Barack Obama
- Jenny Champion riding Barack Obama
- Species: Horse
- Breed: Anglo-Arabian
- Sex: Gelding
- Born: 1998 New Zealand
- Died: 14 September 2018 (aged 20) Tryon, North Carolina, US
- Cause of death: Animal euthanasia
- Occupation: Racehorse
- Years active: 2009–2018
- Owner: Mark Round

= Barack Obama (horse) =

Anglo-Arabian racehorse (1998–2018)

Barack Obama (1998 – 14 September 2018) was an Anglo-Arabian horse from New Zealand that competed in international endurance events beginning in 2009, the same year that Barack Obama became president of the United States.

== Racing career ==
In 2014, Jenny Champion began to ride the horse, and the team had fifteen starts and six wins. In 2018, Champion began to fundraise to be able to participate in the 2018 FEI World Equestrian Games, with a goal of NZD$80,000. She trained with Barack Obama constantly, making sure that he was well-groomed after each ride.

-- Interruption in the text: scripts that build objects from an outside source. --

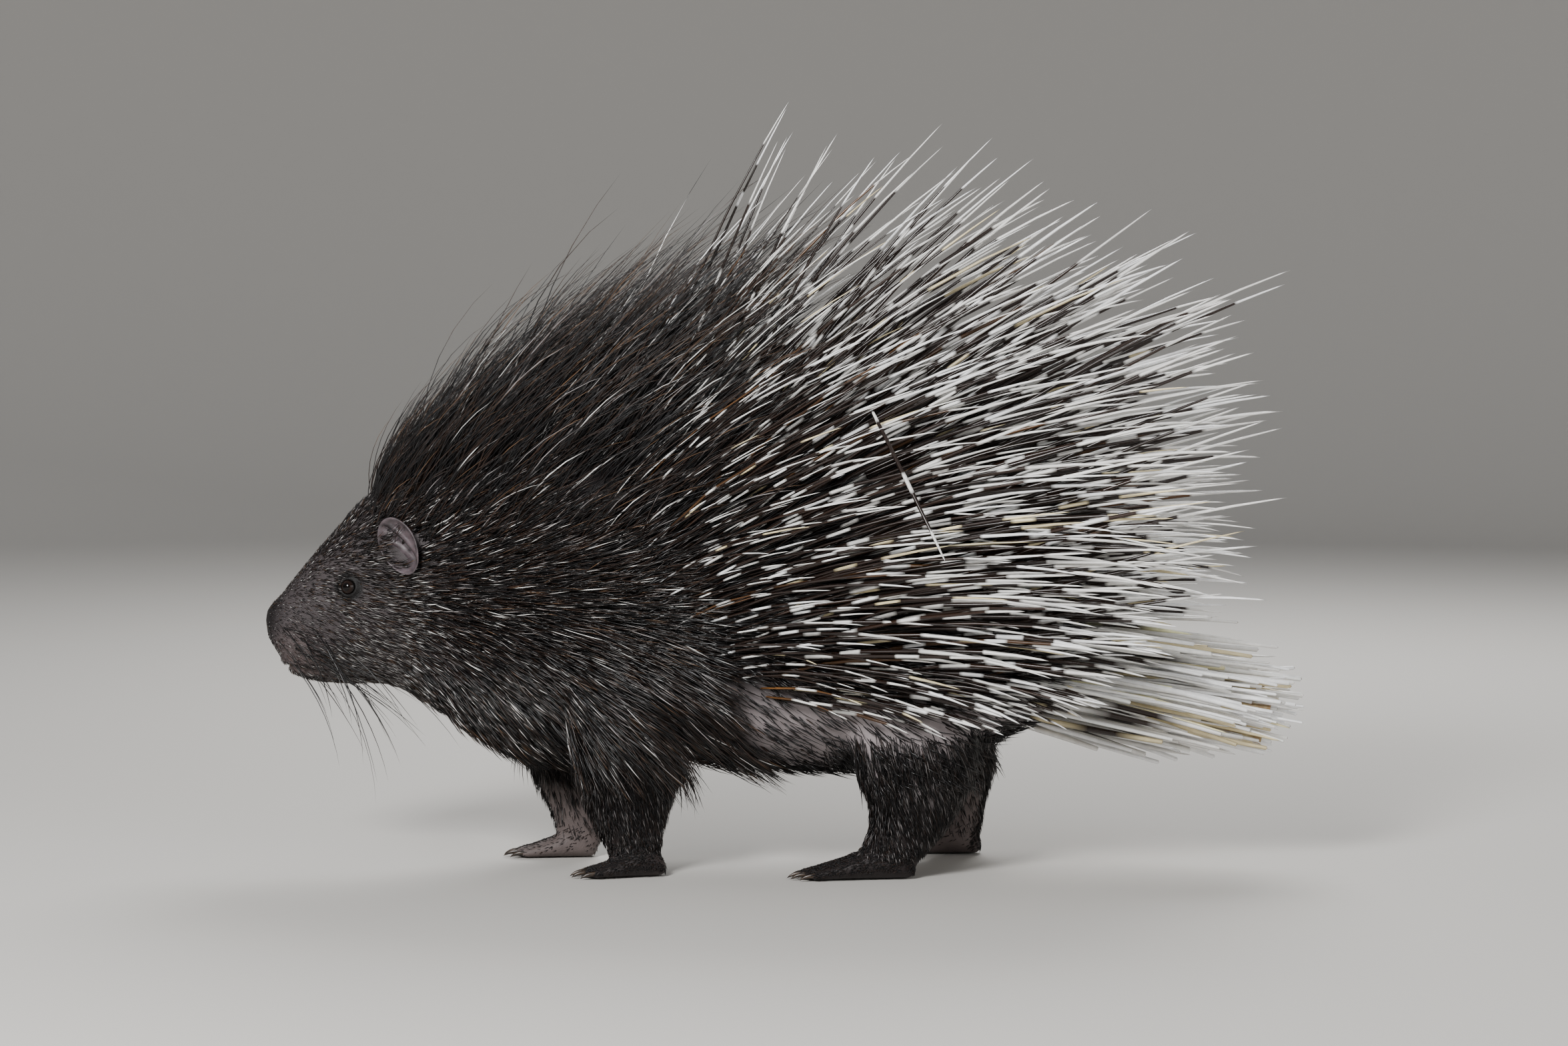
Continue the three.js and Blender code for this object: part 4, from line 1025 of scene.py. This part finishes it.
def makeShortHair(hide, name, keep):
    kind = shortHair[name]
    count = kind["count"]
    roots, normals = sampleSkin(hide, count, keep)
    length = np.interp(roots[:, 2], *kind["byHeight"]) * spread(count, *kind["length"])
    flow = np.array(kind["lie"]) + rng.normal(0, kind["stray"], (count, 3))
    rise, settle = spread(count, *kind["rise"]), spread(count, *kind["settle"])
    lines = lyingLines(roots, normals, flow, length, rise, settle, 3, sink=kind["sink"])
    lines[:, :, 2] = np.maximum(lines[:, :, 2], kind["lowest"])
    widths = varied(count, kind["widths"], *kind["vary"])
    tints = fadeTints(blackBrown(count, kind["brown"]), shades(count, *kind["tips"]), 3)
    return strandMesh(name, lines, widths, normals, patchAt(roots), tints)


def makeLegFur(hide):
    def keep(p, n):  # sparse low on the inside of each leg
        sparse = np.where((np.abs(p[:, 1]) < 68) & (p[:, 2] < 85), 0.25, 1)
        offBelly = np.where(p[:, 2] > 98, np.interp(p[:, 0], [-110, -80, 16, 66], [1, 0, 0, 1]) ** 2, 1)
        top = np.interp(p[:, 2], [128, 152], [1, 0])
        return (p[:, 2] > 24) * (np.abs(p[:, 1]) > 30) * (p[:, 0] > -290) * offBelly * top * sparse
    # its grey tips are painted glints
    return makeShortHair(hide, "legFur", keep)


def makeFootFur(hide):
    def keep(p, n):  # on top of each foot, and sparse on its inside
        sparse = np.where(np.abs(p[:, 1]) < 66, 0.12, 1)
        return (p[:, 2] < 34) * (p[:, 2] > 4.5) * (n[:, 2] > -0.35) * sparse
    return makeShortHair(hide, "footFur", keep)


def makeBellyBristles(hide):  # sparse, over grey skin
    keep = lambda p, n: (p[:, 0] > -70) * (p[:, 0] < 262) * (np.abs(turnOf(p)) > 104) * (p[:, 2] > 99)
    return makeShortHair(hide, "bellyBristles", keep)



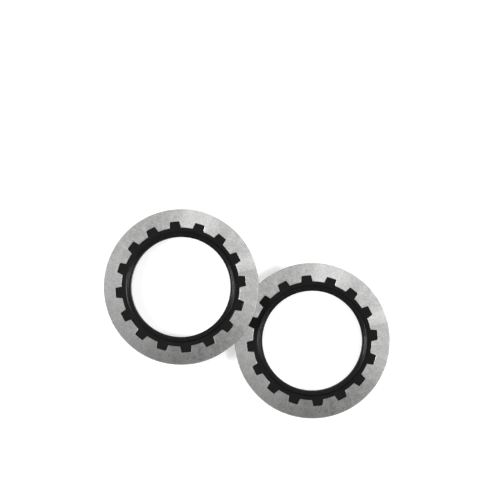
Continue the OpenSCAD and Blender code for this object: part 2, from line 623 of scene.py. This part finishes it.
# Strength of the light from the walls and from the ceiling, and the angles between which it falls
WALL_LIGHT = 0.247
CEILING_LIGHT = 0.017
WALL_TOP = radians(35)
CEILING_EDGE = radians(67.7)

# Half the width of the paper on the floor, and how much it glows to the camera and in reflections
FLOOR_HALF = 1.5
FLOOR_GLOW = 0.5


def face_centre(washer, sizes):
    """The middle of a washer's upper face, in the frame."""
    return washer_place(washer) @ Vector((0, 0, sizes.ring_t / 2))


def add_camera(sizes, studio):
    """Looks straight down, turned and moved so that both rings lie where the photograph has them."""
    upper = face_centre("upper", sizes)
    lower = face_centre("lower", sizes)
    metres_per_px = sizes.ring_d / 2 / RING_RADIUS_PX
    across = LOWER_CENTRE_PX - UPPER_CENTRE_PX
    roll = atan2(lower.y - upper.y, lower.x - upper.x) - atan2(-across.y, across.x)
    middle_px = (UPPER_CENTRE_PX + LOWER_CENTRE_PX) / 2
    off_centre = Vector((middle_px.x - PHOTO_PX / 2, PHOTO_PX / 2 - middle_px.y)) * metres_per_px
    turn = Matrix.Rotation(roll, 3, "Z")
    aim = (upper + lower) / 2 - turn @ off_centre.to_3d()
    data = bpy.data.cameras.new("photo_camera")
    data.lens = studio.lens
    distance = PHOTO_PX * metres_per_px * data.lens / data.sensor_width
    camera = bpy.data.objects.new("photo_camera", data)
    camera.location = aim + Z_AXIS * distance
    camera.rotation_euler = turn.to_euler()
    bpy.context.scene.collection.objects.link(camera)
    bpy.context.scene.camera = camera
    return turn


def add_softbox(name, place, size, power):
    """A rectangular lamp that faces the middle of the pair."""
    data = bpy.data.lights.new(name, "AREA")
    data.shape = "RECTANGLE"
    data.size, data.size_y = size
    data.energy = power
    lamp = bpy.data.objects.new(name, data)
    lamp.location = place
    lamp.rotation_euler = place.to_track_quat("Z", "Y").to_euler()
    lamp.visible_camera = False
    bpy.context.scene.collection.objects.link(lamp)


def add_floor(studio):
    """A sheet of white paper that takes the washers' shadow and looks white all over."""
    bm = bmesh.new()
    bmesh.ops.create_grid(bm, x_segments=1, y_segments=1, size=FLOOR_HALF)
    mesh = bpy.data.meshes.new("floor")
    bm.to_mesh(mesh)
    bm.free()
    material, tree, shader = new_material("white_paper")
    shader.inputs["Base Color"].default_value = (*studio.floor, 1)
    shader.inputs["Roughness"].default_value = 0.9
    shader.inputs["Specular IOR Level"].default_value = 0.2
    rays = add_node(tree, "ShaderNodeLightPath").outputs
    seen = add_node(
        tree, "ShaderNodeMath", {0: rays["Is Camera Ray"], 1: rays["Is Glossy Ray"]}, operation="MAXIMUM"
    ).outputs[0]
    seen = add_node(
        tree, "ShaderNodeMath", {0: seen, 1: rays["Is Transmission Ray"]}, operation="MAXIMUM"
    ).outputs[0]
    shader.inputs["Emission Color"].default_value = (1, 1, 1, 1)
    strength = add_node(tree, "ShaderNodeMath", {0: seen, 1: FLOOR_GLOW}, operation="MULTIPLY").outputs[0]
    tree.links.new(strength, shader.inputs["Emission Strength"])
    mesh.materials.append(material)
    floor = bpy.data.objects.new("floor", mesh)
    bpy.context.scene.collection.objects.link(floor)


def add_world():
    """A studio with white walls and a dark ceiling."""
    world = bpy.data.worlds.new("studio")
    world.use_nodes = True
    tree = world.node_tree
    direction = add_node(tree, "ShaderNodeTexCoord").outputs["Generated"]
    height = add_node(tree, "ShaderNodeSeparateXYZ", {"Vector": direction}).outputs["Z"]
    strength = mapped(tree, height, sin(WALL_TOP), sin(CEILING_EDGE), WALL_LIGHT, CEILING_LIGHT)
    background = tree.nodes["Background"]
    background.inputs["Color"].default_value = (1, 1, 1, 1)
    tree.links.new(strength, background.inputs["Strength"])
    bpy.context.scene.world = world


class SEALWASHERS_OT_stage(bpy.types.Operator):
    """Make the camera, the lights and the floor"""

    bl_idname = "seal_washers.stage"
    bl_label = "Stage"

    def execute(self, context):
        scene = context.scene
        studio = scene.washer_studio
        turn = add_camera(scene.washer_sizes, studio)
        add_softbox("back_softbox", BACK_PLACE, BACK_SIZE, studio.back_light)
        add_softbox("left_lamp", turn @ LEFT_PLACE, LEFT_SIZE, studio.left_light)
        add_softbox("right_lamp", turn @ RIGHT_PLACE, RIGHT_SIZE, studio.right_light)
        add_floor(studio)
        add_world()
        scene.view_settings.view_transform = "Standard"
        return {"FINISHED"}


class SEALWASHERS_PT_build(bpy.types.Panel):
    """Lists what makes the washers and their stage"""

    bl_idname = "SEALWASHERS_PT_build"
    bl_label = "Bonded seal washers"
    bl_space_type = "VIEW_3D"
    bl_region_type = "UI"
    bl_category = "Washers"

    def draw(self, context):
        layout = self.layout
        for operator in OPERATORS:
            layout.operator(operator.bl_idname)
        for group in (context.scene.washer_sizes, context.scene.washer_finish, context.scene.washer_studio):
            box = layout.box()
            for name in group.__annotations__:
                box.prop(group, name)


GROUPS = {"washer_sizes": WasherSizes, "washer_finish": WasherFinish, "washer_studio": StudioSettings}
OPERATORS = (SEALWASHERS_OT_steel_rings, SEALWASHERS_OT_rubber_seals, SEALWASHERS_OT_stage)
CLASSES = (*GROUPS.values(), *OPERATORS, SEALWASHERS_PT_build)


def register():
    for cls in CLASSES:
        bpy.utils.register_class(cls)
    for name, group in GROUPS.items():
        setattr(bpy.types.Scene, name, PointerProperty(type=group))


def unregister():
    for name in GROUPS:
        delattr(bpy.types.Scene, name)
    for cls in reversed(CLASSES):
        bpy.utils.unregister_class(cls)


def main():
    register()
    bpy.ops.seal_washers.steel_rings()
    bpy.ops.seal_washers.rubber_seals()
    bpy.ops.seal_washers.stage()


if __name__ == "__main__":
    main()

Together they represented New Zealand at the games in Tryon, North Carolina. The 120-kilometre race that Barack Obama participated in was abandoned due to poor weather conditions, and he was taken into the Tryon International Equestrian Center to be treated for kidney issues. Shortly thereafter, Mark Round, Barack Obama's owner, elected to euthanize the horse. Following the death of Barack Obama, samples were taken from his carcass.

== Death ==
According to Sarah Dalziell-Clout, the Equestrian Sport NZ High Performance Director, Barack Obama's death was unexpected. She said that the horse was in good health prior to the race, and that the team veterinarian, Nick Page, was confident in Barack Obama's readiness. FEI President Ingmar De Vos, as well as the FEI Veterinary Director and President of the Endurance Veterinary Commission, held a press conference stating that the race was abandoned over concerns for the health of the horses, with high heat and humidity causing a large number of the horses present to show signs of distress. Of the 95 starters in the race, 50 saw veterinary treatment, including Barack Obama. A veterinary report revealed that the horses treated were severely dehydrated from excessive sweating, and required fluid therapy.